Dale Nish invited all the current and past demonstrators to come to his house for a few hours after the BBQ to visit with one another and to see his woodturning collection. That was really a treat for us all. It was so nice to have some uninterrupted time to catch up on news and to see his collection.

Dale has this AAW Lifetime Award hanging on the wall in his den.

Noreen has a lovely garden and I found this beautiful Penstemon growing there. I think it's Penstemon mensarum, but I'd have to actually key it out to know for sure.

There are woodturnings scattered throughout the house and stored in boxes in the basement. It was very enjoyable to poke around in the cabinets to see what small treasures could be found. I hope Dale can organize a permanent exhibit for his collection. There are some real gems to be found.

Including Dale's signature "Wormy Ash" vessel. The one next to it looks like it might be from one of the Moulthrops.

Part of Dale's bird house ornament collection. He makes a new design each year and distributes them among the children and grand children.

The box covered in thorns is by David Sengel.

Dale Nish and J. Paul Fennell looking at one of Paul's early hollow forms. Dale bought this at an AAW auction in the 1980's.

There are more treasures to see in the hall closet. . .

Here's part of that closet - pretty amazing. . .

Nick Arnull holding one of Kelly Dunn's Norfolk Island Pine Bowls. It looks like Nick is reciting a soliloquy from Hamlet to Kelly in this picture.

("To bowl, or not to bowl. . .")

The platter on the right was made by Thys Carstens from South Africa. I had this platter in an exhibit at the 2003 AAW symposium.

Liz and Mick O'Donnell. I love the kilt. Mick calls it a "working kilt" so he should be allowed to make shavings while wearing it.

This is my favorite picture from Friday. That's Graeme Priddle on the left and Ken Sager on the right. Ken started the New Zealand woodturning movement. He's 90 years old and came over to give a talk on New Zealand woodturning. I saw his presentation last year - it was terrific.
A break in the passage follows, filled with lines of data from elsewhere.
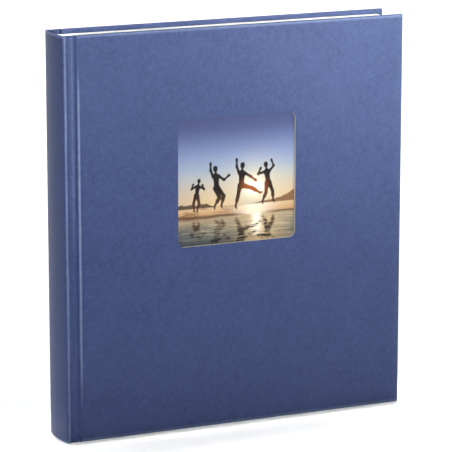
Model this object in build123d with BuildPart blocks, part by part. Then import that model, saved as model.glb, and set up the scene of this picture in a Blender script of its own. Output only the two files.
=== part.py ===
from build123d import *
import os

# A book-bound scrapbook album standing closed on its tail edge.
# +Z is up, the front cover faces -Y and the spine is at -X.
# The origin is under the middle of the closed album, on the surface it stands on.

# Driving dimensions, in millimetres

# The closed album
album_width = 292.0
album_height = 320.0
album_thickness = 38.0

# Case: two cover boards and a curved spine board in one wrap of cover paper
board_thickness = 2.5
spine_board_thickness = 1.2
paper_thickness = 0.25
turn_in = 15.0
spine_bulge = 2.6
ridge_radius = 2.0
ridge_width = 2.5
joint_width = 10.5
joint_sheet_thickness = 0.4
groove_offset = 5.0
groove_depth = 1.4

# Title window in the front cover and the print behind it
window_size = 101.0
window_radius = 5.5
window_rise = 37.7
print_margin = 9.0

# Text block: folded sheets sewn in sections, with guards that keep the leaves apart
section_count = 6
sheets_per_section = 2
leaf_thickness = 0.35
head_square = 4.0
fore_edge_square = 5.5
back_setback = 8.0
guard_width = 14.0
guard_setback = 1.0
crease_gap = 0.25

# Endpapers: pastedown, fold and flyleaf
flyleaf_gap = 0.15
flyleaf_stub = 6.0

# Backing of the text block: thread, gauze and lining paper
thread_radius = 0.2
stitch_length = 24.0
stitch_count = 4
stitch_spacing = 76.0
gauze_thickness = 0.25
gauze_flange_width = 20.0
lining_thickness = 0.3

# Places worked out from the driving dimensions

half_thickness = album_thickness / 2
spine_x = -album_width / 2
fore_edge_x = album_width / 2
shoulder_x = spine_x + spine_bulge
board_x = shoulder_x + joint_width
spine_radius = (half_thickness**2 + spine_bulge**2) / (2 * spine_bulge)

# Distances of the cover's layers from the middle of the album, inside to outside
board_outer = half_thickness - paper_thickness
board_inner = board_outer - board_thickness
turn_in_inner = board_inner - paper_thickness
pastedown_inner = turn_in_inner - paper_thickness

window_x = (shoulder_x + fore_edge_x) / 2
window_z = album_height / 2 + window_rise
print_size = window_size + 2 * print_margin

# Text block
leaves_per_section = 2 * sheets_per_section
leaf_count = section_count * leaves_per_section
block_height = album_height - 2 * head_square
block_back_x = shoulder_x + back_setback
leaf_end_x = fore_edge_x - fore_edge_square
crease_x = block_back_x + guard_width
flyleaf_x = block_back_x + flyleaf_stub
flyleaf_depth = pastedown_inner - flyleaf_gap - paper_thickness / 2
leaf_pitch = flyleaf_depth / ((leaf_count + 1) / 2)
# A section's sheets nest round its middle, the innermost half a pitch away from it
fold_radii = [(ring + 1 / 2) * leaf_pitch for ring in range(sheets_per_section)]
fold_x = block_back_x + fold_radii[-1] + leaf_thickness / 2

FRONT = 1
BACK = -1


def save(piece, name):
    """Label a finished piece and write it as a STEP file of that name."""
    piece.part.label = name
    export_step(piece.part, f"parts/{name}.step")


def cover_plane(side, depth):
    """A plane parallel to the covers, depth away from the album's middle towards one side."""
    return Plane.XZ.offset(side * depth)


def cover_rectangle(side, depth, x_low, x_high, edge):
    """A rectangle on a cover plane, from x_low to x_high and edge short of the head and tail."""
    with BuildSketch(cover_plane(side, depth)) as outline:
        with Locations(((x_low + x_high) / 2, album_height / 2)):
            Rectangle(x_high - x_low, album_height - 2 * edge)
    return outline.sketch


def window_outline(depth):
    """The rounded square of the title window, on a cover plane of the front side."""
    with BuildSketch(cover_plane(FRONT, depth)) as outline:
        with Locations((window_x, window_z)):
            RectangleRounded(window_size, window_size, window_radius)
    return outline.sketch


def make_board(side):
    """A cover board; the front one has the title window cut through it."""
    with BuildPart() as board:
        outline = cover_rectangle(
            side, board_inner, board_x, fore_edge_x - paper_thickness, paper_thickness
        )
        extrude(outline, amount=side * board_thickness)
        if side == FRONT:
            extrude(window_outline(board_inner), amount=board_thickness, mode=Mode.SUBTRACT)
    return board


def make_cover_paper(side):
    """The wrap of one cover: outer face, three wrapped edges and their turn-ins."""
    wrap_thickness = half_thickness - turn_in_inner
    with BuildPart() as paper:
        whole = cover_rectangle(side, turn_in_inner, board_x, fore_edge_x, 0)
        extrude(whole, amount=side * wrap_thickness)
        cavity = cover_rectangle(
            side, board_inner, board_x, fore_edge_x - paper_thickness, paper_thickness
        )
        extrude(cavity, amount=side * board_thickness, mode=Mode.SUBTRACT)
        mouth = cover_rectangle(side, turn_in_inner, board_x, fore_edge_x - turn_in, turn_in)
        extrude(mouth, amount=side * paper_thickness, mode=Mode.SUBTRACT)
        if side == FRONT:
            extrude(window_outline(board_outer), amount=paper_thickness, mode=Mode.SUBTRACT)
    return paper


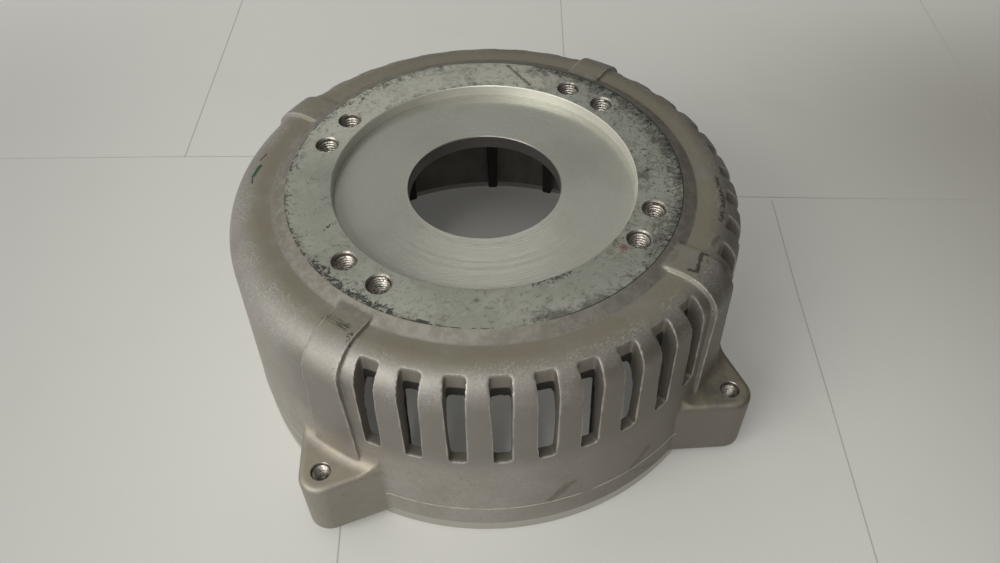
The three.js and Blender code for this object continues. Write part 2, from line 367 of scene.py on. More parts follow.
def drill(radius, pitch_radius, angle, low, high, chamfers):
    """A round cutter; chamfers lists (height, depth, side) with side +1 for a mouth facing up."""
    past = 0.3
    edge = [(radius, low), (radius, high)]
    for z, depth, side in chamfers:
        wide = radius + depth + past
        if side > 0:
            edge = edge[:-1] + [(radius, z - depth), (wide, z + past), (wide, high)]
        else:
            edge = [(wide, low), (wide, z - past), (radius, z + depth)] + edge[1:]
    steps = FINE_STEPS if radius > 20 else HOLE_STEPS
    cutter = lathe("drill", [(0, low)] + edge + [(0, high)], steps)
    cutter.data.transform(Matrix.Translation((pitch_radius * MM, 0, 0)))
    return turned_to(cutter, angle)


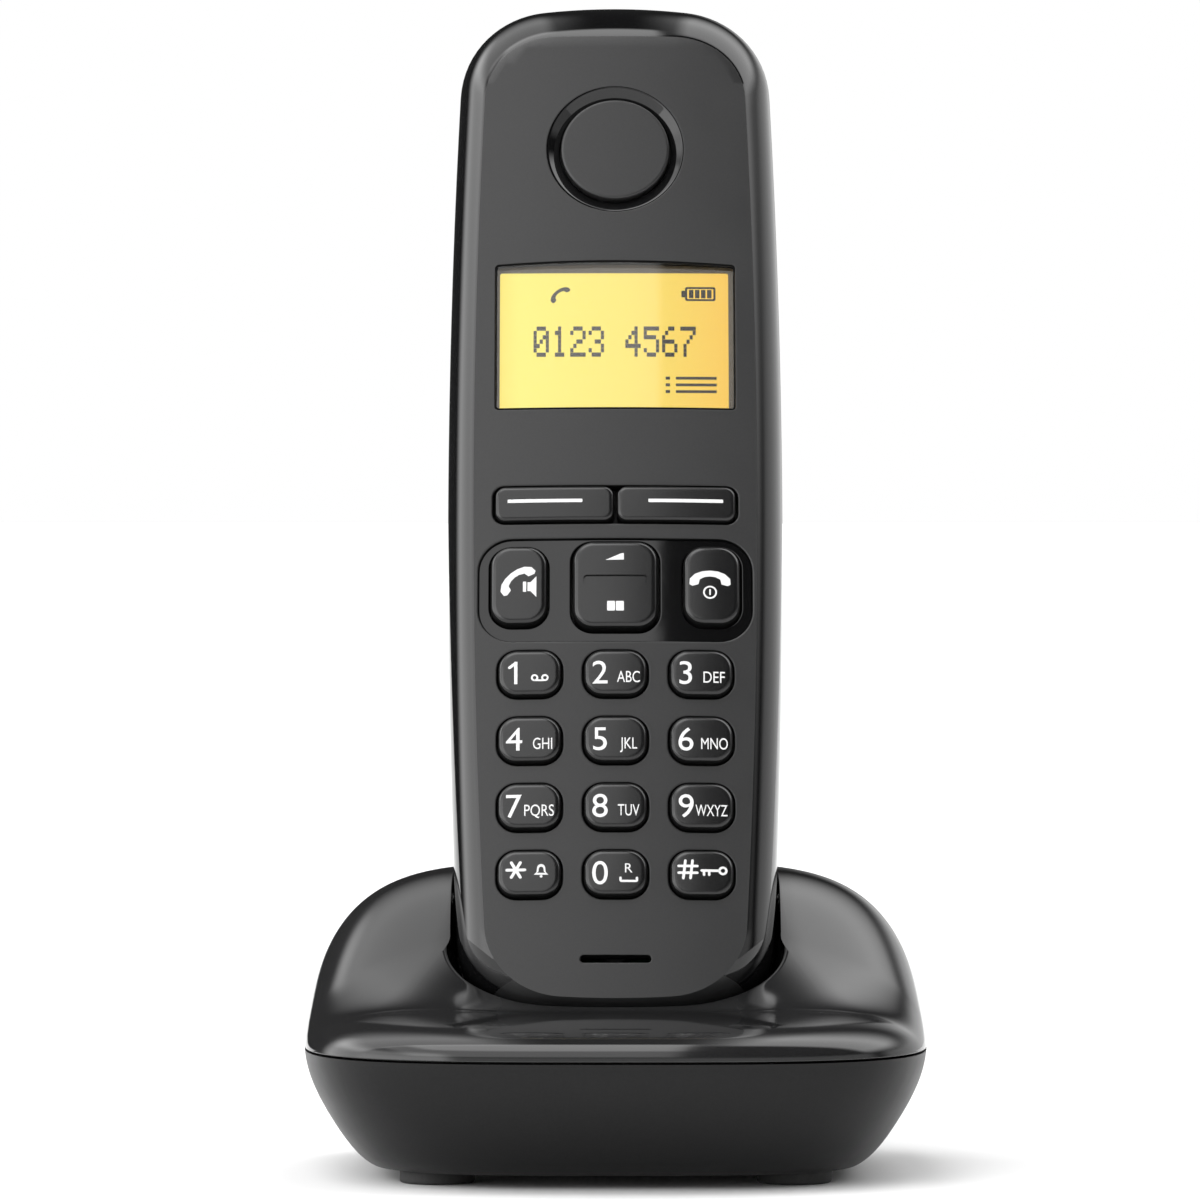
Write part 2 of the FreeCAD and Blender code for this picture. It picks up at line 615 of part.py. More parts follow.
def make_contact_holder():
    """Block under the cradle that guides both contact pins."""
    bar = rounded_block(V(0, contact_y, -8.4), V(1, 0, 0), V(0, 1, 0), 26, 5, 1, V(0, 0, 3.0))
    holes = [Part.makeCylinder(1.0, 6, V(way * contact_x, contact_y, -9), V(0, 0, 1)) for way in (-1, 1)]
    return bar.cut(Part.makeCompound(holes))


def make_base_screws():
    screws = []
    for x, y in base_screw_places():
        head = column(x, y, 2.1, 1.95, 2.95)
        shank = column(x, y, 1.1, 2.9, 8.0)
        slot = fuse_all([slab(x, y, w, d, 0.2, 1.3, 2.5) for w, d in ((2.4, 0.5), (0.5, 2.4))])
        screws.append(head.fuse(shank).removeSplitter().cut(slot))
    return Part.makeCompound(screws)


def base_parts():
    """Every base node, in the world frame; pieces built on the handset's axis are docked."""
    rear = base_y + base_b
    parts = {
        "base_upper_shell": make_upper_shell(),
        "base_lower_shell": make_lower_shell(),
        "base_board": slab(0, base_y, 46, 48, 4, board_top - 1.6, board_top),
        "base_feet": Part.makeCompound([
            round_edges(column(sx * foot_x, base_y + sy * foot_spread_y, foot_r, 0, foot_h), 0.4,
                        lambda b: b.ZMax < 0.01)
            for sx in (-1, 1) for sy in (-1, 1)]),
        "base_screws": make_base_screws(),
        "line_socket": make_jack(-1),
        "power_socket": make_jack(1),
        "paging_button": round_edges(Part.makeCylinder(paging_r, 5.6, V(0, rear - 6.4, paging_z), V(0, 1, 0)),
                                     0.5, lambda b: b.YMin > rear - 0.9),
        "paging_switch": slab(0, rear - 11.2, 6, 6, 0.5, board_top + 0.05, 14.5),
        "base_rf_shield": slab(-11, base_y - 15, 18, 14, 1, board_top + 0.02, board_top + 2.6),
        "line_transformer": slab(13, base_y - 15, 11, 13, 1, board_top + 0.02, board_top + 4.0),
        "base_capacitors": Part.makeCompound([column(x, base_y - 19, 1.9, board_top + 0.02, board_top + 4.6)
                                              for x in (1.2, 5.2)]),
        "base_aerials": Part.makeCompound([slab(way * 20.6, base_y + 9, 1.0, 16, 0.3, board_top + 0.02, 11.0)
                                           for way in (-1, 1)]),
    }
    docked = {"charge_contact_left": make_contact(-1), "charge_contact_right": make_contact(1),
              "contact_holder": make_contact_holder()}
    for name, shape in docked.items():
        shape.Placement = dock
        parts[name] = shape
    return parts


def main():
    os.makedirs("parts", exist_ok=True)
    parts = handset_parts()
    for shape in parts.values():
        shape.Placement = dock.multiply(shape.Placement)
    parts.update(base_parts())
    for name, shape in parts.items():
        shape.exportStep("parts/" + name + ".step")
    print("nav key pivot", dock.multVec(V(0, deep_flange_y, nav_z)))


main()
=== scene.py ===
import json
import math

import bmesh
import bpy
import numpy as np
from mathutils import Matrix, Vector
from mathutils.geometry import delaunay_2d_cdt


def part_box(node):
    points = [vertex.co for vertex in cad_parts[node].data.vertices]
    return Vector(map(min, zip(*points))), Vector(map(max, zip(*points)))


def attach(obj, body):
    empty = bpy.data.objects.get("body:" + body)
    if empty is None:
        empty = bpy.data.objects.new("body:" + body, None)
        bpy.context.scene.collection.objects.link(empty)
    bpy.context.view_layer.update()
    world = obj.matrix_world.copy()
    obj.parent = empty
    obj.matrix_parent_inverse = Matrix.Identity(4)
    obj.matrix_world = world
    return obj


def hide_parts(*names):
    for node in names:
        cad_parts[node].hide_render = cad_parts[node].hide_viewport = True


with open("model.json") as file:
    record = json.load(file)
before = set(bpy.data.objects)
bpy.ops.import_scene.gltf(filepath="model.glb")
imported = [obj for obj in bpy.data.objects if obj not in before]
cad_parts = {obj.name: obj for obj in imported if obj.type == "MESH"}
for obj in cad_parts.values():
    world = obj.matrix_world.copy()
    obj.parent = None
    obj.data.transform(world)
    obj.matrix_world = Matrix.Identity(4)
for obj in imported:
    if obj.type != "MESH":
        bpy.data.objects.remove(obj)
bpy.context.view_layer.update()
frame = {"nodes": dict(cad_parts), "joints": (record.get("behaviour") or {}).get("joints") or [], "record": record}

# ---- Sizes in millimetres. Helpers work in millimetres and make meshes in metres.
MM = 0.001
low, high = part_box("base_upper_shell")
base_a = (high.x - low.x) / 2 / MM
base_b = (high.y - low.y) / 2 / MM
base_y = (high.y + low.y) / 2 / MM
shell_z = 17.45

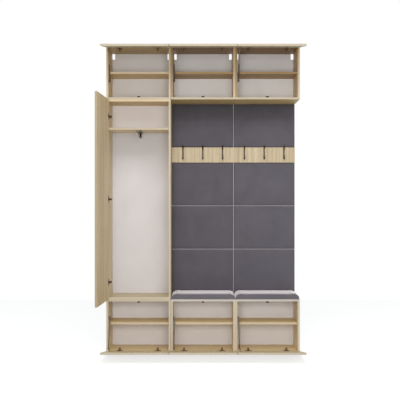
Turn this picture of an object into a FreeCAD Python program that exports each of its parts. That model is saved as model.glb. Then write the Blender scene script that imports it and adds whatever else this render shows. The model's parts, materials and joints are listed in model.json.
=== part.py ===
import FreeCAD, Part
import math
import os
import re

from FreeCAD import Placement, Rotation, Vector
from Sketcher import Constraint

# Hallway unit: three lower cabinets, a tall wardrobe on the left, a cushioned
# seat against upholstered wall panels, and three upper cabinets.
# +X is to the right, the front faces -Y, +Z is up. The origin lies on the floor
# under the middle of the carcass. The wardrobe door and the six flaps stand open.

DOC = FreeCAD.newDocument("hallway_unit")

# Driving dimensions in millimetres, angles in degrees

SIZES = {
    # carcasses
    "module_width": 500,
    "module_count": 3,
    "lower_height": 420,
    "tall_height": 1550,
    "upper_height": 420,
    "carcass_depth": 300,
    "board": 16,
    "back_thick": 3,
    "back_inset": 1,
    "notch_width": 37,
    "notch_height": 60,
    # shelves
    "lower_shelf_height": 218,
    "lower_shelf_setback": 50,
    "upper_shelf_height": 203,
    "upper_shelf_setback": 34,
    "hat_shelf_drop": 236,
    "shelf_clearance": 1,
    "pin_radius": 2.5,
    "pin_length": 16,
    "pin_inset": 40,
    "pin_clearance": 0.05,
    # connecting screws through tops and bottoms
    "screw_radius": 2.5,
    "screw_length": 45,
    "screw_head_radius": 4.75,
    "screw_head_height": 3,
    "screw_sink": 0.2,
    "screw_inset": 45,
    # flaps and door
    "leaf_thick": 16,
    "leaf_gap": 3,
    "leaf_margin": 2,
    "hinge_margin": 5,
    "pivot_depth": 9,
    "pivot_edge": 7,
    "flap_angle": 81,
    "door_angle": 93.5,
    "flap_hinge_inset": 102,
    "door_hinge_inset": 130,
    # cup hinges
    "cup_radius": 17.5,
    "cup_depth": 13,
    "cup_edge": 3,
    "cup_wall": 0.8,
    "cup_clearance": 0.05,
    "flange_length": 60,
    "flange_width": 21,
    "flange_thick": 1.2,
    "hinge_pin_radius": 1.4,
    "hinge_pin_clearance": 0.05,
    "nose_radius": 2.6,
    "neck_width": 7,
    "neck_back": 1.5,
    "arm_width": 14,
    "arm_thick": 3,
    "arm_clearance": 4.5,
    "arm_rise": 24,
    "arm_length": 45,
    "arm_setback": 8,
    "plate_width": 46,
    "plate_thick": 2.5,
    "screw_dome_radius": 3.5,
    "screw_dome_height": 1,
    # gas stays
    "stay_inset": 11,
    "stay_wall_depth": 24,
    "stay_wall_height": 275,
    "stay_reach": 100,
    "stay_standoff": 22,
    "stay_tube_radius": 5,
    "stay_tube_foot": 4.55,
    "stay_tube_length": 135,
    "stay_tube_floor": 28,
    "stay_rod_radius": 3,
    "stay_rod_overlap": 15,
    "stay_eye_radius": 6.5,
    "stay_eye_thick": 6,
    "stay_end_radius": 5,
    "stay_stud_radius": 3,
    "stay_stud_head": 5,
    "stay_clearance": 0.05,
    "stay_side_gap": 0.4,
    "bracket_plate": 2.5,
    "bracket_width": 20,
    "bracket_length": 30,
    "bracket_boss_radius": 3.5,
    "bracket_boss_length": 2.6,
    "bracket_margin": 5,
    # push latches
    "latch_width": 20,
    "latch_height": 10,
    "latch_length": 60,
    "latch_setback": 2,
    "plunger_radius": 3.5,
    "plunger_clearance": 0.05,
    "plunger_length": 30,
    "plunger_reach": 4.2,
    "plunger_travel": 4,
    "plunger_spare": 2,
    "edge_latch_radius": 5,
    # pull-out hanger
    "track_width": 30,
    "track_height": 12,
    "track_length": 255,
    "track_setback": 5,
    "slot_width": 20,
    "slot_height": 6,
    "slot_roof": 3,
    "slot_mouth": 10,
    "slider_clearance": 0.1,
    "slider_length": 245,
    "hanger_drop": 44,
    "hanger_post_radius": 4,
    "hanger_bar_radius": 5,
    "hanger_post_inset": 8,
    "hanger_span": 213,
    "sleeve_radius": 6.5,
    "sleeve_clearance": 0.05,
    "sleeve_gap": 0.4,
    # wall panels and rail
    "panel_base_thick": 8,
    "panel_trim": 3,
    "pad_thick": 15,
    "pad_rows": 3,
    "pad_seam": 3,
    "pad_corner": 6,
    "pad_round": 8,
    "pad_draw": 0.6,
    "pad_start": 22,
    "pad_top_margin": 4,
    "rail_height": 122,
    "rail_thick": 18,
    "seam_strip_width": 2.4,
    "seam_strip_sink": 1.5,
    # coat hooks
    "hook_spacing": 160,
    "hook_width": 11,
    "hook_thick": 4,
    "hook_low": 25,
    "hook_bend": 15,
    "hook_lip": 14,
    "hook_plate": 60,
    "hook_reach": 38,
    "hook_rise": 26,
    "hook_turn": 12,
    "hook_screw_radius": 3.2,
    "hook_screw_height": 1.2,
    "hook_screw_inset": 14,
    # seat cushions
    "cushion_thick": 40,
    "cushion_gap": 1,
    "cushion_back_gap": 0.6,
    "cushion_corner": 15,
    "cushion_round": 28,
    "cushion_front_round": 9,
    "cushion_draw": 2,
    # overrun of every cut
    "cut_overrun": 1,
}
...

What's really fun about Ken is that he's 90 years young. He just experienced his first parachute jump at 90. He really seems spry, and he loves woodturning.

A gathering of turners on the patio at Dale and Noreen Nish's home. This was such a peaceful place to sit and visit with each other. The view of the mountains and the garden were very restful. I enjoyed watching the birds - especially the quails.

Pictures from the rest of the symposium events:

Kelly Dunn turning an egg cup in the egg cup race on Friday night. That's Mike Mahoney doing the supervision. Kelly did his project in just over a minute.

The closing ceremony is the last event of the symposium. All the door prizes and awards are distributed then. The demonstrators sit up front. Here's one batch of them.

Here's the other side. The lineup this year was excellent. Kip Christensen is to be congratulated for organizing such a wonderful program.

Here's a view from the back of the room. Some turners have already left for the airport, so it wasn't quite as crowded as the opening ceremony.

The most moving moment of the entire symposium was the speech given by Ken Sager. He expressed his thanks for all the work done by Dale Nish to make woodturning such a vibrant field of craft and art. I hope somebody makes a transcript of that speech - it was priceless.